** start MATERIAL SUPPLIED **

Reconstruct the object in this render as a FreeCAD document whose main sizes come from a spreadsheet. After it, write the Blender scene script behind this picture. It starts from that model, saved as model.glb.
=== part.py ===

** end MATERIAL SUPPLIED **
** start MATERIAL SUPPLIED **

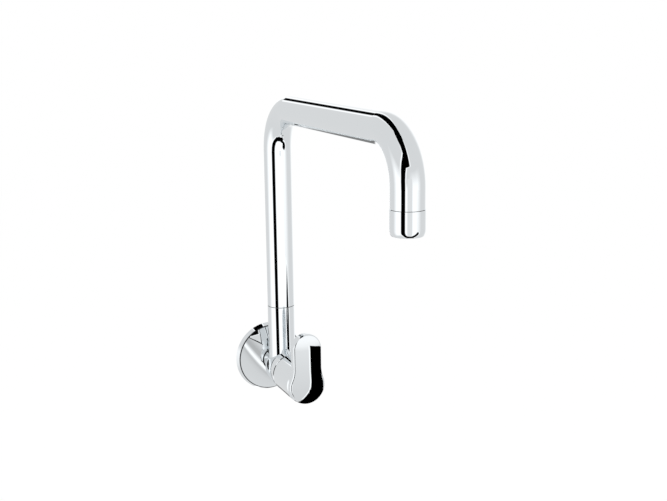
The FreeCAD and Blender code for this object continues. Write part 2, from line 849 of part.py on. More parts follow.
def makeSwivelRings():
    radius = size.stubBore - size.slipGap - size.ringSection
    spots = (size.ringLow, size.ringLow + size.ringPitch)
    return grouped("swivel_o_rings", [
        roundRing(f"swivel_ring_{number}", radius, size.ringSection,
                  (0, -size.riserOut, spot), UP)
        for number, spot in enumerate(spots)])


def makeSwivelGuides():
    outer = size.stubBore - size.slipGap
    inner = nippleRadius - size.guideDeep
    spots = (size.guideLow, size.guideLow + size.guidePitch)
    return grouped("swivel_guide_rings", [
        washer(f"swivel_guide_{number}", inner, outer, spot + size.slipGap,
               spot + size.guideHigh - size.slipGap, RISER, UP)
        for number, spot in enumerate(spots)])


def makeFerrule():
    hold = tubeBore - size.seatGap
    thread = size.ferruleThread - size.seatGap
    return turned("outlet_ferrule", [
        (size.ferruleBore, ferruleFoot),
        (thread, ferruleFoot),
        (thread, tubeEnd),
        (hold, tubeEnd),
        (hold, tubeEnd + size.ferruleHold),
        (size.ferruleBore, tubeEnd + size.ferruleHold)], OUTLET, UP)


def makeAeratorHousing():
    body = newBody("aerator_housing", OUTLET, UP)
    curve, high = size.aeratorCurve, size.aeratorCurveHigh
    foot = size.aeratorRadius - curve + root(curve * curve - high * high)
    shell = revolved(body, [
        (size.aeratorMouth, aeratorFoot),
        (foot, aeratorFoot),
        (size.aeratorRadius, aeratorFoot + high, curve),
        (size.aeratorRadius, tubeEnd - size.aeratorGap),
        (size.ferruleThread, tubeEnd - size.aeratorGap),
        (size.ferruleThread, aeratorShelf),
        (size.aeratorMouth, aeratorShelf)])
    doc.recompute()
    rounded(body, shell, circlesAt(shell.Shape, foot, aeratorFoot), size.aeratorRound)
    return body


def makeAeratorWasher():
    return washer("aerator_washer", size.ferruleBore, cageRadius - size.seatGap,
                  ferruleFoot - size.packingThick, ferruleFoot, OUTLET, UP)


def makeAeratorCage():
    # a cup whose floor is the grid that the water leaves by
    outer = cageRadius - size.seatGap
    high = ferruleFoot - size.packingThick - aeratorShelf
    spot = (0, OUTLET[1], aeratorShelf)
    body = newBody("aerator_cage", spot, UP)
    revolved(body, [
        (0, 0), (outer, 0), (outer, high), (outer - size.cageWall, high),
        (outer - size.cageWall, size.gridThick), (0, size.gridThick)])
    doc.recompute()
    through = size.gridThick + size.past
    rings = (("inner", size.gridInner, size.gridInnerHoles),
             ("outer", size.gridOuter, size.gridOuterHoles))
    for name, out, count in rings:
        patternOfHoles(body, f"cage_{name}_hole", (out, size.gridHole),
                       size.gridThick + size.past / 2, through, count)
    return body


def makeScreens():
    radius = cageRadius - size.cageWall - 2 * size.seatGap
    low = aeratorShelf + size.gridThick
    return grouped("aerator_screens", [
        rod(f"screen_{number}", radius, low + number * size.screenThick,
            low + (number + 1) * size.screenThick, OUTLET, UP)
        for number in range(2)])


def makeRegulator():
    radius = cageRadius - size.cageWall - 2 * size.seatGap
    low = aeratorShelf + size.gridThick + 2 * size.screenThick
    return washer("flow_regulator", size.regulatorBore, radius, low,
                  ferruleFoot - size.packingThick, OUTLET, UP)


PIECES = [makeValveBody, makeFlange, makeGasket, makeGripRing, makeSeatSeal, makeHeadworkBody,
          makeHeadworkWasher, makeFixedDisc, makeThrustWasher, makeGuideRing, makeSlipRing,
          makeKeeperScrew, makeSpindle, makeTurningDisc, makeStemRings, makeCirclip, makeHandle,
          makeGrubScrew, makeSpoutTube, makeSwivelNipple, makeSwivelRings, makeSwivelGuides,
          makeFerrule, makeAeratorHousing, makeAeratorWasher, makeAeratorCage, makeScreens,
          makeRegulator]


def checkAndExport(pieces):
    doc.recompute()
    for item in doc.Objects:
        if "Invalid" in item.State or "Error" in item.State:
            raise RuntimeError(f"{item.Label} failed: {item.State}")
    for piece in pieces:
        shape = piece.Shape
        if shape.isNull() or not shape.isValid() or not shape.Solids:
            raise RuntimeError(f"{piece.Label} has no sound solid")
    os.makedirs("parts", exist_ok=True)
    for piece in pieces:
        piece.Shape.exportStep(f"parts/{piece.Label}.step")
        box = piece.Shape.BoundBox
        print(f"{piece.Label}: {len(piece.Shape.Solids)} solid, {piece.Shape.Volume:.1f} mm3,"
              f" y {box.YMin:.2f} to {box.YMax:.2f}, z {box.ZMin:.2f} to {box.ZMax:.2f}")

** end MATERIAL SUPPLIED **

• **DIRECTION**: Transcribe word for word the lines from the one holding "The FreeCAD and" through the one holding "ferruleFoot - size.packingThick, ferruleFoot, OUTLET, UP)". Include both, and add nothing.

• **RESULT OF THIS TASK**:
The FreeCAD and Blender code for this object continues. Write part 2, from line 849 of part.py on. More parts follow.
def makeSwivelRings():
    radius = size.stubBore - size.slipGap - size.ringSection
    spots = (size.ringLow, size.ringLow + size.ringPitch)
    return grouped("swivel_o_rings", [
        roundRing(f"swivel_ring_{number}", radius, size.ringSection,
                  (0, -size.riserOut, spot), UP)
        for number, spot in enumerate(spots)])


def makeSwivelGuides():
    outer = size.stubBore - size.slipGap
    inner = nippleRadius - size.guideDeep
    spots = (size.guideLow, size.guideLow + size.guidePitch)
    return grouped("swivel_guide_rings", [
        washer(f"swivel_guide_{number}", inner, outer, spot + size.slipGap,
               spot + size.guideHigh - size.slipGap, RISER, UP)
        for number, spot in enumerate(spots)])


def makeFerrule():
    hold = tubeBore - size.seatGap
    thread = size.ferruleThread - size.seatGap
    return turned("outlet_ferrule", [
        (size.ferruleBore, ferruleFoot),
        (thread, ferruleFoot),
        (thread, tubeEnd),
        (hold, tubeEnd),
        (hold, tubeEnd + size.ferruleHold),
        (size.ferruleBore, tubeEnd + size.ferruleHold)], OUTLET, UP)


def makeAeratorHousing():
    body = newBody("aerator_housing", OUTLET, UP)
    curve, high = size.aeratorCurve, size.aeratorCurveHigh
    foot = size.aeratorRadius - curve + root(curve * curve - high * high)
    shell = revolved(body, [
        (size.aeratorMouth, aeratorFoot),
        (foot, aeratorFoot),
        (size.aeratorRadius, aeratorFoot + high, curve),
        (size.aeratorRadius, tubeEnd - size.aeratorGap),
        (size.ferruleThread, tubeEnd - size.aeratorGap),
        (size.ferruleThread, aeratorShelf),
        (size.aeratorMouth, aeratorShelf)])
    doc.recompute()
    rounded(body, shell, circlesAt(shell.Shape, foot, aeratorFoot), size.aeratorRound)
    return body


def makeAeratorWasher():
    return washer("aerator_washer", size.ferruleBore, cageRadius - size.seatGap,
                  ferruleFoot - size.packingThick, ferruleFoot, OUTLET, UP)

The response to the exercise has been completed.